Retype everything from the line that contains "Turn this picture" down to the line that contains "from build123d import *", inclusive, without altering or adding anything.

* [RECORDS TO USE]:
__________________________________________________
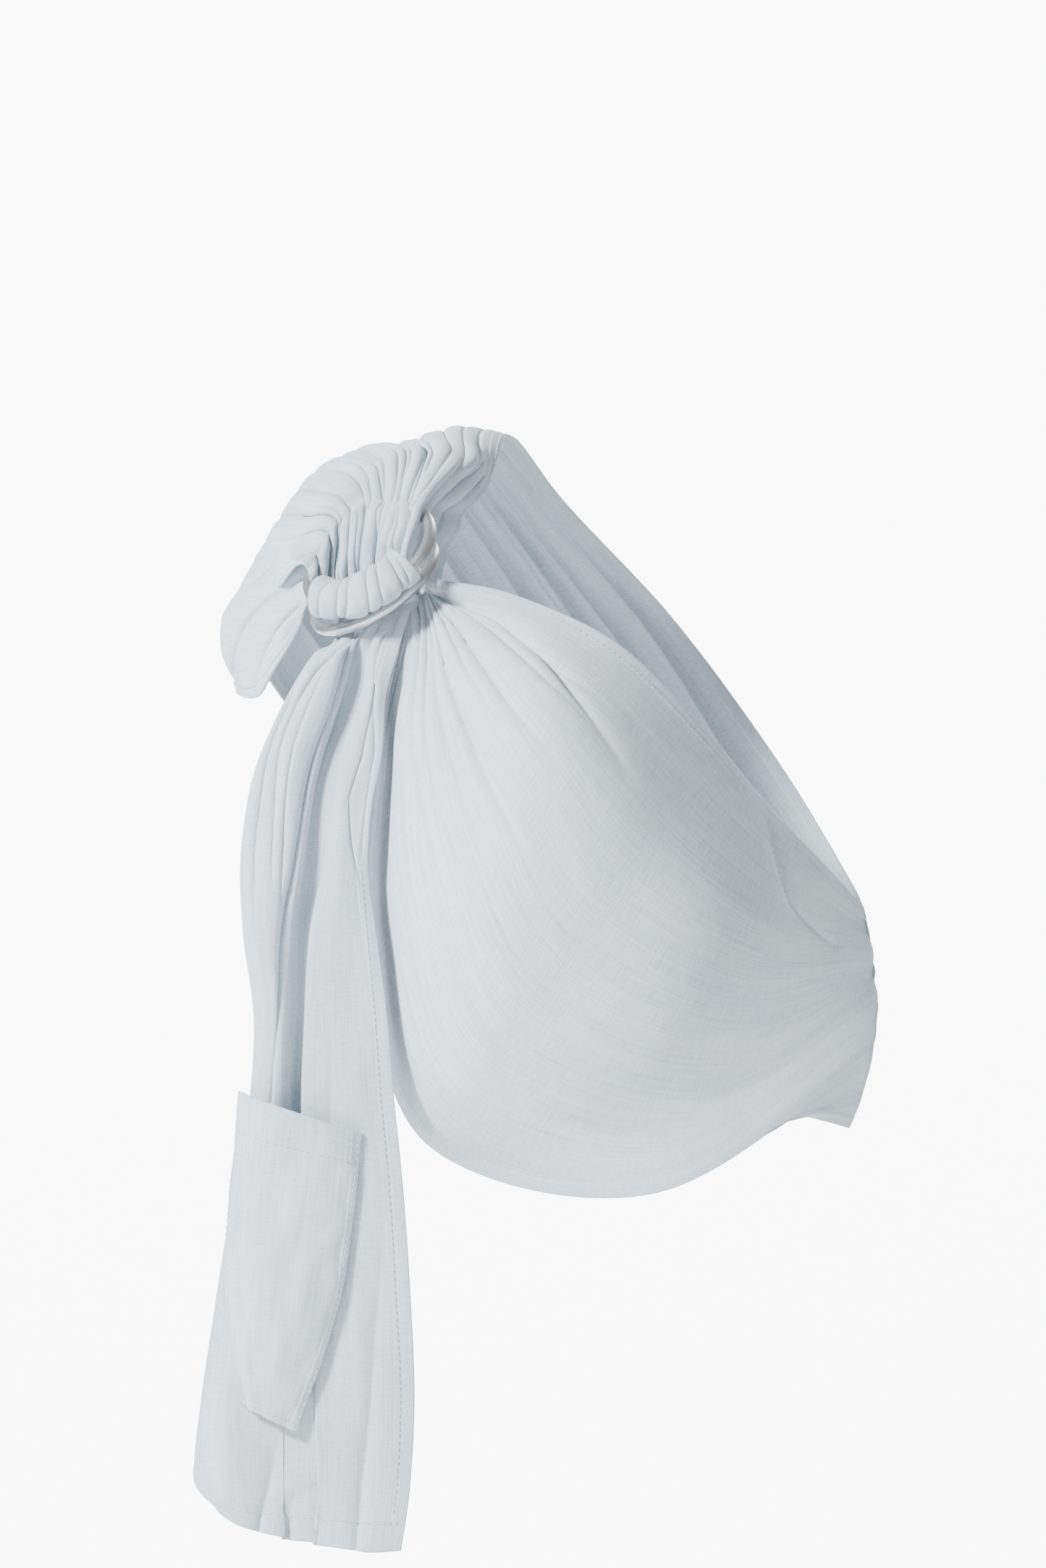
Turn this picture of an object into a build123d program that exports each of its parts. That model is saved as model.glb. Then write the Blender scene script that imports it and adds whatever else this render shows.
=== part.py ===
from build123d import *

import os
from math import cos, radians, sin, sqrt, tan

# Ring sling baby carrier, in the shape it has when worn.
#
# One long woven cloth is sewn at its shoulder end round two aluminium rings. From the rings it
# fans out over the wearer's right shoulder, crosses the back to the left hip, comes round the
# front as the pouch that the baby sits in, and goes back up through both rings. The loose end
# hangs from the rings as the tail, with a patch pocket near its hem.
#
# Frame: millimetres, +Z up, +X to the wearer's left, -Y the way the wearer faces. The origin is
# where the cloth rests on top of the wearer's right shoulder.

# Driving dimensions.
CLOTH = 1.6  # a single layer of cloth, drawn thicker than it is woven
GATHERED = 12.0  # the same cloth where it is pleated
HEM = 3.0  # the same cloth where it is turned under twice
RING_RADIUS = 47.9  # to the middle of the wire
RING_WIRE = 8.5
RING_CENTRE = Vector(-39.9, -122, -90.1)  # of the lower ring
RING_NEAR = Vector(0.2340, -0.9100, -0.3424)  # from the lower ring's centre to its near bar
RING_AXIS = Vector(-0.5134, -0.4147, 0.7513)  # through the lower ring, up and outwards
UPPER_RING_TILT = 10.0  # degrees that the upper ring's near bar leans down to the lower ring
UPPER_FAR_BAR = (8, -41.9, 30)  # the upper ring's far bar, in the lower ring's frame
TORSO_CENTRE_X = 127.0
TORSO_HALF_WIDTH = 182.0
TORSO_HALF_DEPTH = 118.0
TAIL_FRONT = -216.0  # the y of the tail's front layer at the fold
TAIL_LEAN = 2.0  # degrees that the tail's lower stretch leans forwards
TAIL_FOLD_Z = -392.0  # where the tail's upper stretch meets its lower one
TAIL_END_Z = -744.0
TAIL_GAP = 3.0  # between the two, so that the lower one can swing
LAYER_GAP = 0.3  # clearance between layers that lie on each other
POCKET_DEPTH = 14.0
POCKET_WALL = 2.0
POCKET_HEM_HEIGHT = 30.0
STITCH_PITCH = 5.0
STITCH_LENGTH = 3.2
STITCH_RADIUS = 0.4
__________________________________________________
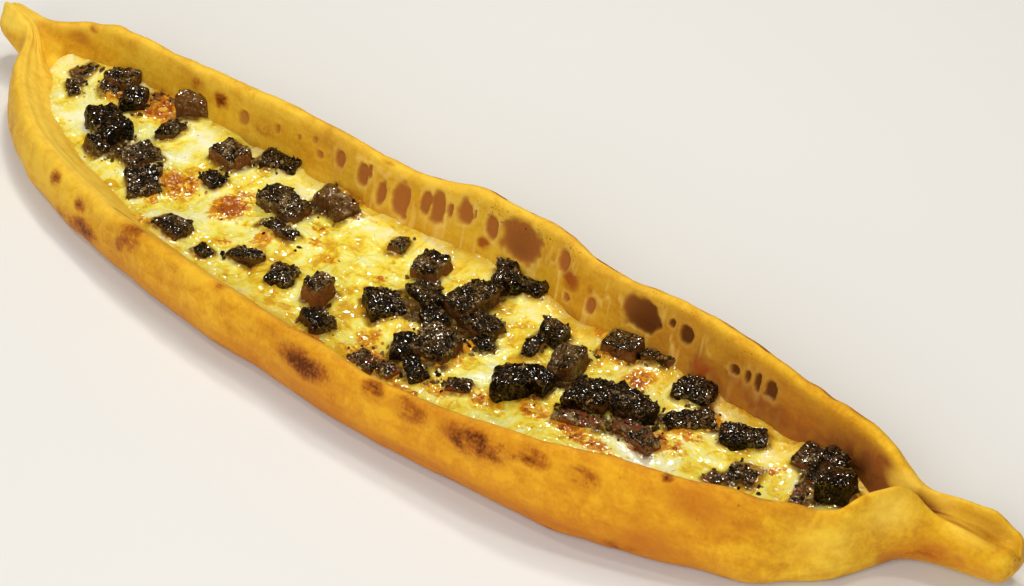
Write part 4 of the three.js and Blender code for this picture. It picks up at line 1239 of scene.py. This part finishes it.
__________________________________________________
* [SOLUTION FOR THIS TASK]:
Turn this picture of an object into a build123d program that exports each of its parts. That model is saved as model.glb. Then write the Blender scene script that imports it and adds whatever else this render shows.
=== part.py ===
from build123d import *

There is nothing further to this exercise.